Noel Franciso, who argued the case for the U.S. Chamber of Commerce and the company that challenged the NLRB appoints said  the  court’s decision had  had  returned  to the Constitution’s intent, which was to make the recess  appointment an  emergency power for use only when Congress  was  not  available and warned that if Obama’s stance  prevailed, then  presidents could ultimately make appointments when the  Senate  takes its midday  recess for weekly party caucus lunches.

“Issues like this — it’s not about protecting  Congress  from the  president and the president from  Congress. The  Constitution draws these lines ultimately to limit the  government to  protect the people.”

Michael A. Carrier, a  professor at Rutgers University School of Law,  said the appeals court panel’s understanding of the Constitution is  probably what the Founding Fathers had in mind.

“At the time that the framers drafted the clause, the Senate   was a very different place. They would meet for a few months and disband for the  rest of the year — six to nine months.  And so you really did need the recess  appointments clause.”

John Isaacson, director of www.presidential-appointments.org,  stated  that  presidents use their  powers to do an end run around the  Senate. “Most of the time, it was not because the Senate  was out of business, but because the Senate  wouldn’t confirm.  The whole business since the Second World  War is related to the contentiousness between the different parts of the federal government.”

In their ruling the judges said their duty is not to speed up the  workings  of government, but to hold to constitutional principles.  Whatever the Supreme Court  decides, the  case leaves Mr. Obama with a major constitutional question as he begins his  second term.

Senator  Mike Johanns (R-Neb.) posted a press release to his website Friday night saying he had sent letters to three appointees — Deputy Labor Secretary Sharon Block, union lawyer Richard Griffin of the National Labor Relations Board, and Richard Cordray, director of the Consumer Financial Protection Bureau — stating that “in light of today’s opinion by the U.S. Court of Appeals for the D.C. Circuit… it is appropriate that you resign effective immediately.”

“Any action taken by the NLRB in the last year should be invalidated,” since the Board would technically have been operating below quorum had Block, Griffin and Flynn’s appointments not been pushed through.

Johann is also asking for a  GAO investigation into the actions of recess-appointed officials to determine what rulings and actions now need to be invalidated.

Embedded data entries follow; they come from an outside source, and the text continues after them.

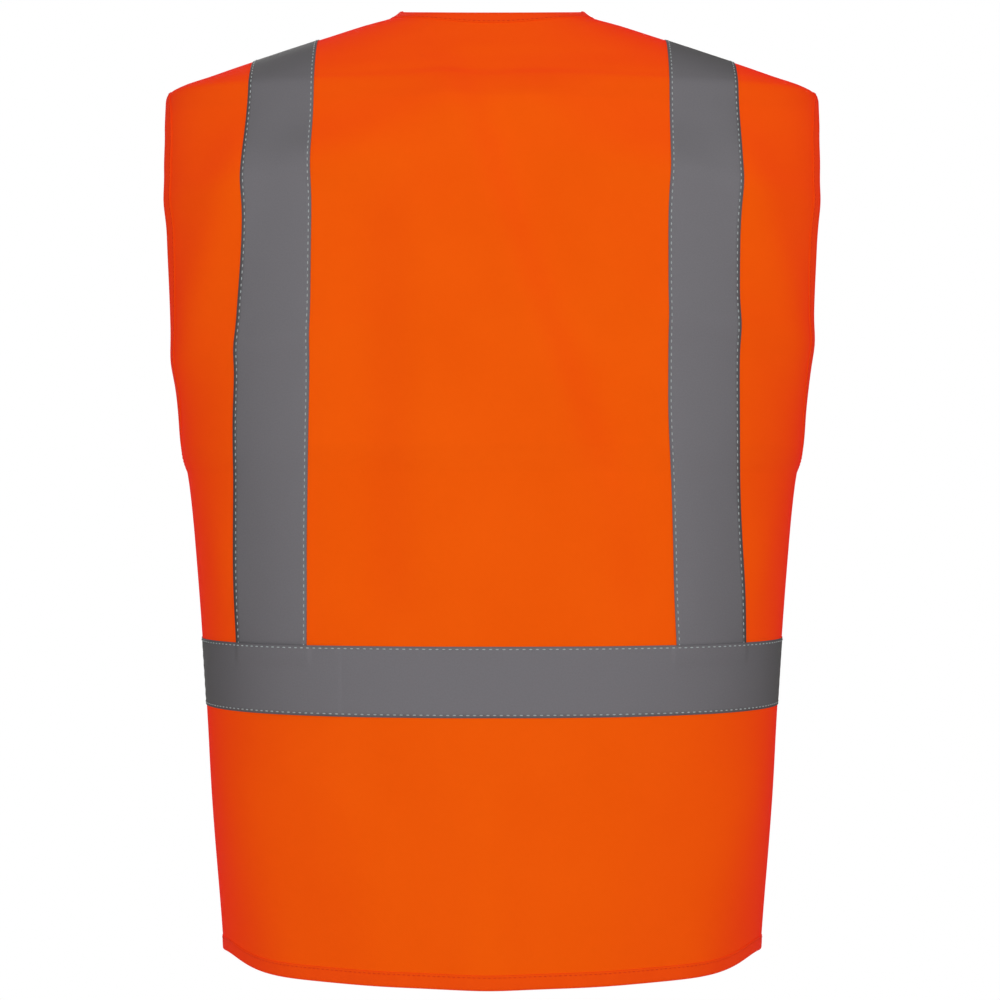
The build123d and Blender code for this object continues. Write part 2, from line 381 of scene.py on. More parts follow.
    def front_edge(self, z: np.ndarray) -> np.ndarray:
        """The x of the left front's neck edge and front edge at each height."""
        neck_line = self.neck_half_width * (z - self.v_depth) / -self.v_depth
        straight = neck_line * self.neck_edge_share + self.overlap
        rounded = (straight + np.sqrt(straight ** 2 + self.edge_rounding ** 2)) / 2 - self.overlap
        top_width = self.size_at(np.array(self.neck_point))[0]
        return np.minimum(rounded, top_width + (self.neck_point - z) * self.neck_point_slope)


# ---------------------------------------------------------------- mesh tools

def linked_object(name: str, bm: bmesh.types.BMesh) -> bpy.types.Object:
    """Turns a mesh that has been put together into an object of the scene."""
    mesh = bpy.data.meshes.new(name)
    bm.to_mesh(mesh)
    bm.free()
    piece = bpy.data.objects.new(name, mesh)
    bpy.context.collection.objects.link(piece)
    return piece


def grid_mesh(name: str, places: np.ndarray, thickness: float = 0.0, wrap_across: bool = False,
              wrap_along: bool = False) -> bpy.types.Object:
    """A sheet, tube or ring from rows of points, with its UV map in metres of cloth.

    Args:
        name: the piece's name.
        places: rows by columns by three.
        thickness: how far the sheet is thickened inwards.
        wrap_across: joins the last column to the first.
        wrap_along: joins the last row to the first.

    Returns:
        The new object, smooth shaded.
    """
    rows, columns = places.shape[0] - 1, places.shape[1] - 1
    width = np.linalg.norm(np.diff(places, axis=1), axis=2).sum(axis=1).mean()
    length = np.linalg.norm(np.diff(places, axis=0), axis=2).sum(axis=0).mean()
    bm = bmesh.new()
    layer = bm.loops.layers.uv.new("cloth")
    bmesh.ops.create_grid(bm, x_segments=columns, y_segments=rows, size=1.0)
    for face in bm.faces:
        face.smooth = True
        for loop in face.loops:
            loop[layer].uv = ((loop.vert.co.x + 1) / 2 * width, (loop.vert.co.y + 1) / 2 * length)
    for vert in bm.verts:
        i = round((vert.co.y + 1) / 2 * rows)
        j = round((vert.co.x + 1) / 2 * columns)
        vert.co = Vector(places[i, j])
    if wrap_across or wrap_along:
        bmesh.ops.remove_doubles(bm, verts=bm.verts, dist=1e-6)
        if not (wrap_across and wrap_along):
            bmesh.ops.holes_fill(bm, edges=[e for e in bm.edges if e.is_boundary], sides=0)
        bmesh.ops.recalc_face_normals(bm, faces=bm.faces)
    if thickness:
        thicken(bm, thickness)
    return linked_object(name, bm)


def thicken(bm: bmesh.types.BMesh, thickness: float) -> None:
    """Gives an open sheet a back face and closed, flat-shaded edges, inwards from where it is."""
    bm.normal_update()
    outer = list(bm.verts)
    inside = [v.co - v.normal * thickness for v in outer]
    made = bmesh.ops.extrude_face_region(bm, geom=bm.faces[:], use_keep_orig=True)
    raised = {g for g in made["geom"] if isinstance(g, bmesh.types.BMVert)}
    for vert, place in zip(outer, inside):
        vert.co = place
    bmesh.ops.recalc_face_normals(bm, faces=bm.faces)
    for face in bm.faces:
        face.smooth = len({v in raised for v in face.verts}) == 1


def finish_piece(piece: bpy.types.Object, finish: Finish) -> bpy.types.Object:
    """Gives a piece its finish and logs its number of faces."""
    piece.data.materials.append(finish.material())
    LOG.info("%s: %d faces", piece.name, len(piece.data.polygons))
    return piece


def mirrored(places: np.ndarray, side: Side) -> np.ndarray:
    """Rows of points for the left, or their mirror image with its columns turned to face outwards."""
    if side is Side.LEFT:
        return places
    flipped = places[:, ::-1].copy()
    flipped[..., 0] *= -1
    return flipped


TUCK_FROM_X = -0.095        # the right front's fold
TUCK_ROUNDING = 0.012
TUCK_SLOPE = 0.0559         # the tangent of the angle that it turns in by
TUCK_TOP = -0.03            # it starts below this height and is full this much lower
TUCK_DROP = 0.13


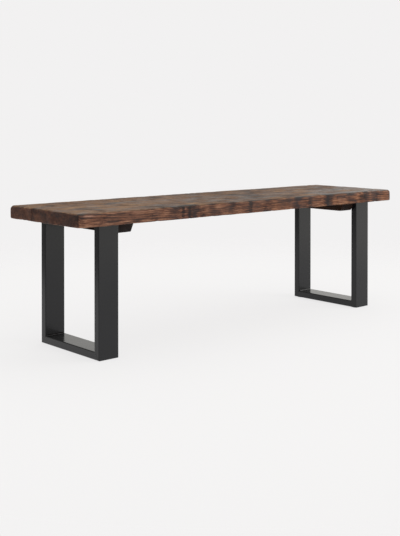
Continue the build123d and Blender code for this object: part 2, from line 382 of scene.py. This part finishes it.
def powder_coat():
    """Satin black powder coat, with its fine orange peel and a little dust."""
    g = new_graph("black_powder_coat")
    spot = g.place()
    peel = g.noise(spot, 700, 2, 0.5)[0]
    speck = g.noise(spot, 2600, 1, 0.5)[0]
    cloud = g.noise(spot, 9, 4, 0.6)[0]
    colour = g.blend(cloud, rgb(0.0035, 0.0037, 0.0048), rgb(0.0075, 0.0078, 0.0092))
    rough = g.total(0.13, (0.12, cloud), (0.05, speck))
    bump = g.bump(peel, 0.25, 0.00012)
    bump = g.bump(speck, 0.15, 0.00004, bump)
    return g.finish(Base_Color=colour, Roughness=rough, Normal=bump, Specular_IOR_Level=0.4)


def plated_steel():
    """Yellowish zinc plating, a little dull, with fine turning marks."""
    g = new_graph("zinc_plated_steel")
    spot = g.place()
    cloud = g.noise(spot, 180, 3, 0.6)[0]
    colour = g.blend(cloud, rgb(0.42, 0.4, 0.35), rgb(0.58, 0.55, 0.47))
    rough = g.total(0.28, (0.2, cloud))
    bump = g.bump(g.noise(spot, 2200, 2, 0.5)[0], 0.2, 0.00005)
    return g.finish(Base_Color=colour, Metallic=1.0, Roughness=rough, Normal=bump)


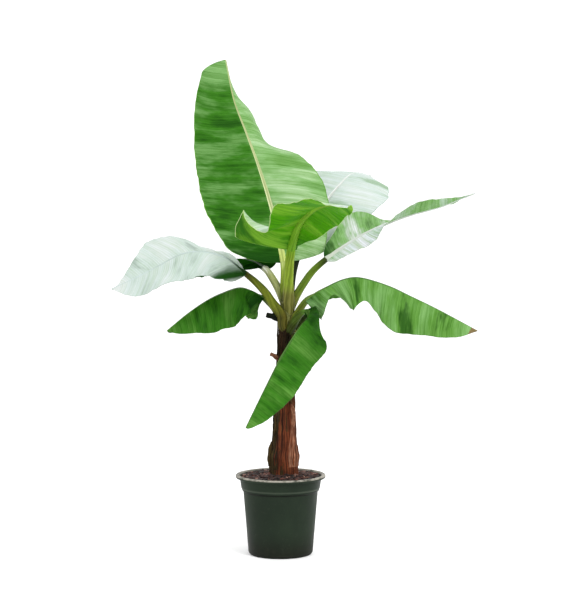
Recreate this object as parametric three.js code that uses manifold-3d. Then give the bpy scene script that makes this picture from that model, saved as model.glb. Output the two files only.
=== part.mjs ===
// A young banana plant in a plain nursery pot.
// Millimetres, z up. The pot stands on z = 0 and is round about the z axis.
// The plant is seen from the front, the side of -y.
import * as THREE from 'three';
import Module from 'manifold-3d';
import { mergeVertices } from 'three/addons/utils/BufferGeometryUtils.js';

const wasm = await Module();
wasm.setup();

// Clear distance between pieces that touch on the real plant
const GAP = 0.3;

// Pot: thin wall, a flat lip at the top, and below it a collar that ends in a step
const POT_HEIGHT = 213;
const RIM_RADIUS = 120;
const RIM_WIDTH = 11;
const RIM_BOTTOM = 204;
const COLLAR_RADIUS = 105;
const COLLAR_BOTTOM = 177;
const NECK_RADIUS = 99.5;
const NECK_HEIGHT = 169;
const FOOT_RADIUS = 86;
const FOOT_BEVEL = 5;
const EDGE = 2;
const WALL = 3.2;
const FLOOR = 4;
const POT_SIDES = 36;

// Growing mix of bark chips, level with the rim and slightly heaped round the stem
const MIX_EDGE_HEIGHT = 206;
const MIX_SLOPE_WIDTH = 4.5;
const MIX_TOP = 209;
const MIX_FLAT_RADIUS = 48;

// Stem of dried leaf sheaths: height above the pot's foot, centre x and y, radius
const STEM_SIDES = 14;
const STEM_STATIONS = [
  { z: MIX_TOP + GAP, x: 9, y: 0, r: 42 },
  { z: 216, x: 9, y: 0, r: 38.5 },
  { z: 240, x: 9, y: 0, r: 36.5 },
  { z: 262, x: 9, y: 0, r: 38 },
  { z: 284, x: 10, y: 0, r: 33 },
  { z: 330, x: 11, y: 0, r: 31 },
  { z: 400, x: 11, y: 0, r: 27 },
  { z: 480, x: 10, y: 0, r: 23 },
  { z: 550, x: 11, y: 0, r: 21 },
  { z: 610, x: 14, y: 0, r: 23 },
  { z: 645, x: 17, y: 0, r: 23 },
  { z: 685, x: 18, y: 0, r: 15 },
];
const SHEATH_RIDGES = 5;
const SHEATH_RELIEF = 0.05;
const SHEATH_TWIST = 90;

// Flare of a leaf's sheath where it starts inside the stem
const SHEATH_FLARE = 1.25;

// Leaf stalks: corners of the section, depth and narrowness of the channel on top
const STALK_SIDES = 10;
const STALK_STEPS = 5;
const STALK_CHANNEL = 0.35;
const CHANNEL_NARROWNESS = 6;

// Leaf blades: thickness, steps along the midrib, columns across each half and the
// bends within a column. Steps crowd towards both ends of the blade by END_CROWDING.
const BLADE_THICKNESS = 6;
const BLADE_STEPS = 18;
const END_CROWDING = 0.08;
const HALF_COLUMNS = 4;
const COLUMN_BENDS = 3;
const LEAN_START = 0.07;

// Midrib: half width at the tip, depth, dip of its upper side, width and depth of the keel
const RIB_TIP_HALF = 1.5;
const RIB_DEPTH = 1.2;
const RIB_DIP = 0.2;
const KEEL_WIDTH = 0.5;
const KEEL_FLANK = 0.7;

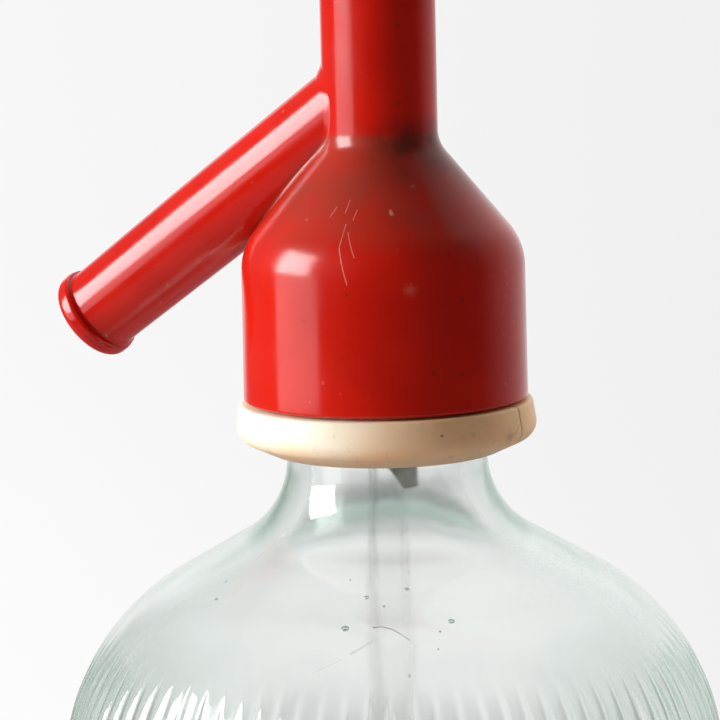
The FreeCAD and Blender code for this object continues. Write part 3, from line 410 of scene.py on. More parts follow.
window_low = hang_lamp("window_low", side=75, width=0.76, low=0.03, high=0.30, radiance=2.2, colour=WARM)
window_sky = hang_lamp("window_sky", side=79, width=0.60, low=0.31, high=0.89, radiance=13.0, colour=COOL)
soft_side = hang_lamp("soft_side", side=60, width=1.0, low=0.15, high=1.10, radiance=1.30, colour=WARMER)
far_side = hang_lamp("far_side", side=-122, width=0.90, low=0.05, high=0.90, radiance=1.7, colour=WARMER)
for lamp in (soft_side, far_side):
    lamp.visible_glossy = False
    lamp.visible_transmission = False
print("window lamps:", round(window_low.data.energy, 1), "W and", round(window_sky.data.energy, 1), "W")

# %% [markdown]
# ## Drawing outlines
#
# Nearly every piece of a siphon is turned: an outline drawn in the upright plane and swept round an
# axis. The outline is drawn as by hand. One vertex is extruded along each straight run, and where a
# corner is round the same vertex is spun about the round's centre, so every arc is a true arc. The
# spin operator turns towards the viewer's left for a positive axis here, so a left turn in the XZ
# plane uses the axis +Y and a right turn uses -Y.

# %% Edit-mode helpers
TOUCHING = 1e-6


def merge_doubles():
    """Merges vertices that lie on each other, and leaves all selected."""
    bpy.ops.mesh.select_all(action="SELECT")
    bpy.ops.mesh.remove_doubles(threshold=TOUCHING)
    bpy.ops.mesh.select_all(action="SELECT")


def face_outwards():
    """Turns all faces outwards and leaves edit mode."""
    bpy.ops.mesh.select_all(action="SELECT")
    bpy.ops.mesh.normals_make_consistent(inside=False)
    bpy.ops.object.mode_set(mode="OBJECT")


def edit_all():
    """Enters edit mode with the whole mesh selected."""
    bpy.ops.object.mode_set(mode="EDIT")
    bpy.ops.mesh.select_all(action="SELECT")


print("edit-mode helpers are ready")

# %% Outlines
ARC_STEP = math.radians(7.5)
ARRIVED = 1e-7
ROUNDING = 1e-6


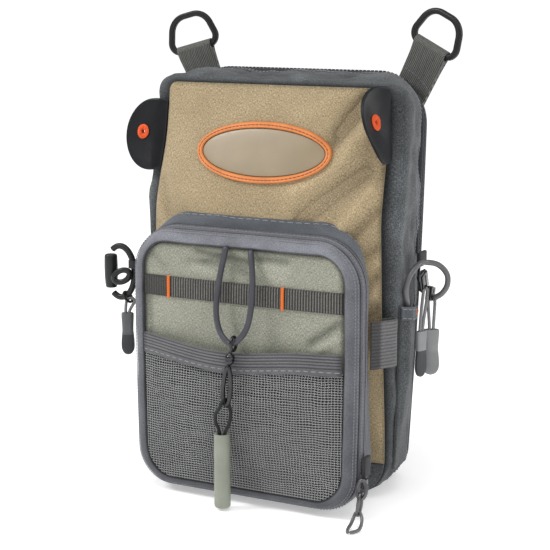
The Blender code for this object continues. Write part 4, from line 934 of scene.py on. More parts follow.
POCKET_CORD = (
    (75.6, -60.0, 1.3), (77.2, -57.4, 1.3), (77.8, -53.6, 1.5), (77.4, -50.0, 3.4), (76.4, -47.6, 6.0),
    (75.1, -46.6, 7.7), (73.7, -46.2, 8.5), (72.3, -46.4, 7.4), (71.4, -47.6, 4.8), (71.2, -50.2, 2.4),
    (71.4, -54.0, 1.3), (72.4, -57.6, 1.3), (73.6, -60.4, 1.3),
)


def pull_route(top, rise, spread=1.9, depth=5.2, tip=(0.0, 0.0), turn=PULL_TURN):
    wide = Vector(turn[0])
    top = Vector(top)
    out = []
    for side in (-1, 1):
        leg = []
        for share in (-depth, 0.8, 0.45 * rise, 0.8 * rise):
            up = clamp(share / rise)
            half = 1.15 + (spread - 1.15) * smooth(up / 0.8)
            leg.append(top + wide * (side * half) + Vector((tip[0] * smooth(up), tip[1] * smooth(up), share)))
        out.append(leg)
    bend = top + Vector((tip[0], tip[1], rise))
    near = [bend + wide * (side * spread * 0.68) - Vector((0, 0, 0.12 * spread + 0.3)) for side in (-1, 1)]
    return [tuple(q) for q in out[0] + [near[0], bend, near[1]] + out[1][::-1]]


def free_cord(name, node, knots, diameter, mat, sides=14):
    pts = spline_points(knots, diameter * 0.45)
    s = Soup()
    s.tube(pts, diameter / 2, sides=sides, up=(0.31, 0.9, 0.17), round_ends=True)
    o = s.build(name, [mat], [node])
    length = sum((b - a).length for a, b in zip(pts, pts[1:]))
    tuple(c * MM for c in pts[0])
    [tuple(c * MM for c in p) for p in pts]
    return o


def left_low():
    """Lowest point of the left eyelet, where its cord hangs."""
    g, e = LEFT_RING, LEFT_EYE
    a = math.radians(e["angle"])
    on_ring = Vector((g["x"] + g["half_x"] * math.cos(a), LEFT_Y, g["z"] + g["half_z"] * math.sin(a)))
    along = Vector((-g["half_x"] * math.sin(a), 0, g["half_z"] * math.cos(a))).normalized()
    drop = Vector((along.z, 0, -along.x))
    centre = on_ring + drop * (e["hole"] - g["r"] - 0.25)
    return centre, drop, along, centre + drop * (e["hole"] + e["r"])


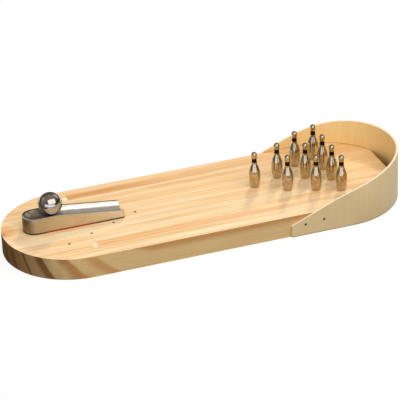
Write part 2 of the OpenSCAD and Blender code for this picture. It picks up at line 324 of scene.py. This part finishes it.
# ---------------------------------------------------------------- other materials
def veneer_material():
    """Veneer whose fibres run up the wall, so that it bends round the board."""
    made, g = material("veneer")
    place = millimetres(g)
    x, y, z = g.split(place)
    normal = facing(g)
    _, _, nz = g.split(normal)
    outward = g.join(g.math("MAXIMUM", g.math("SUBTRACT", x, BEND_X), 0.0), y, 0.0)
    outer = g.smooth(g.vector("DOT_PRODUCT", normal, outward), -2.0, 2.0)
    rim = g.smooth(nz, 0.45, 0.8)

    fibres = g.noise(g.vector("MULTIPLY", place, (1.3, 1.3, 0.035)), 1.0, 3.0, 0.6)
    cloud = g.noise(g.vector("MULTIPLY", place, (0.035, 0.035, 0.02)), 1.0, 3.0, 0.5)
    ticks = g.noise(g.vector("MULTIPLY", place, (3.2, 3.2, 0.22)), 1.0, 2.0, 0.7)

    # The inner face is painted a warmer orange behind the board's sawn end, as painted bounce light
    # in that shade. A brown line where the lane meets it is partly a glued joint and partly painted
    # shade
    inside = g.mix(cloud, srgb(252, 220, 154), srgb(243, 205, 135))
    painted_bounce_in_gap = g.product(g.smooth(z, LANE_TOP, LANE_TOP - 1.5), g.smooth(x, 98.0, 108.0))
    inside = g.mix(painted_bounce_in_gap, inside, srgb(255, 186, 98))
    glue_and_seam_shade = g.product(
        g.smooth(z, LANE_TOP + 1.0, LANE_TOP + 0.3), g.smooth(z, LANE_TOP - 0.5, LANE_TOP),
        g.smooth(x, 138.0, 133.0, 0.0, 0.5))
    inside = g.mix(glue_and_seam_shade, inside, srgb(190, 118, 52))

    outside = g.mix(cloud, srgb(228, 203, 153), srgb(214, 185, 134))
    colour = g.mix(outer, inside, outside)
    colour = g.mix(rim, colour, srgb(253, 235, 200))
    # Painted contact shade: the wall's lowest 1.2 mm is painted dark brown where it stands on the
    # floor
    foot = g.smooth(z, 1.2, 0.1, 0.0, 0.6)
    colour = g.mix(foot, colour, srgb(120, 84, 46))
    shade = g.math("MULTIPLY_ADD", fibres, 0.16, 0.92)
    shade = g.product(shade, g.math("MULTIPLY_ADD", ticks, 0.10, 0.95))
    shade = g.add("ShaderNodeCombineColor", {0: shade, 1: shade, 2: shade}).outputs[0]
    colour = g.mix(1.0, colour, shade, "MULTIPLY")
    height = g.math("ADD", fibres, g.product(ticks, 0.5))
    g.surface(
        Base_Color=colour,
        Roughness=g.math("MULTIPLY_ADD", fibres, 0.2, 0.40),
        Coat_Weight=0.1, Coat_Roughness=0.35,
        Normal=g.bump(height, 0.3, 0.0001))
    return made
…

Sen. Bob Corker (R-Tenn.) said on Sunday that the  court ruling “could well” invalidate a year’s worth of actions made by President Obama’s appointees to the National Labor Relations Board (NLRB) and the Consumer Financial Protection Bureau (CFPB). …  “In each case someone might have to challenge those rulings to make them invalid, but certainly that’s what we said at the time – these people were going to be working in vain and the rulings that they come forth with were going to be challenged. That’s turned out to be the case.”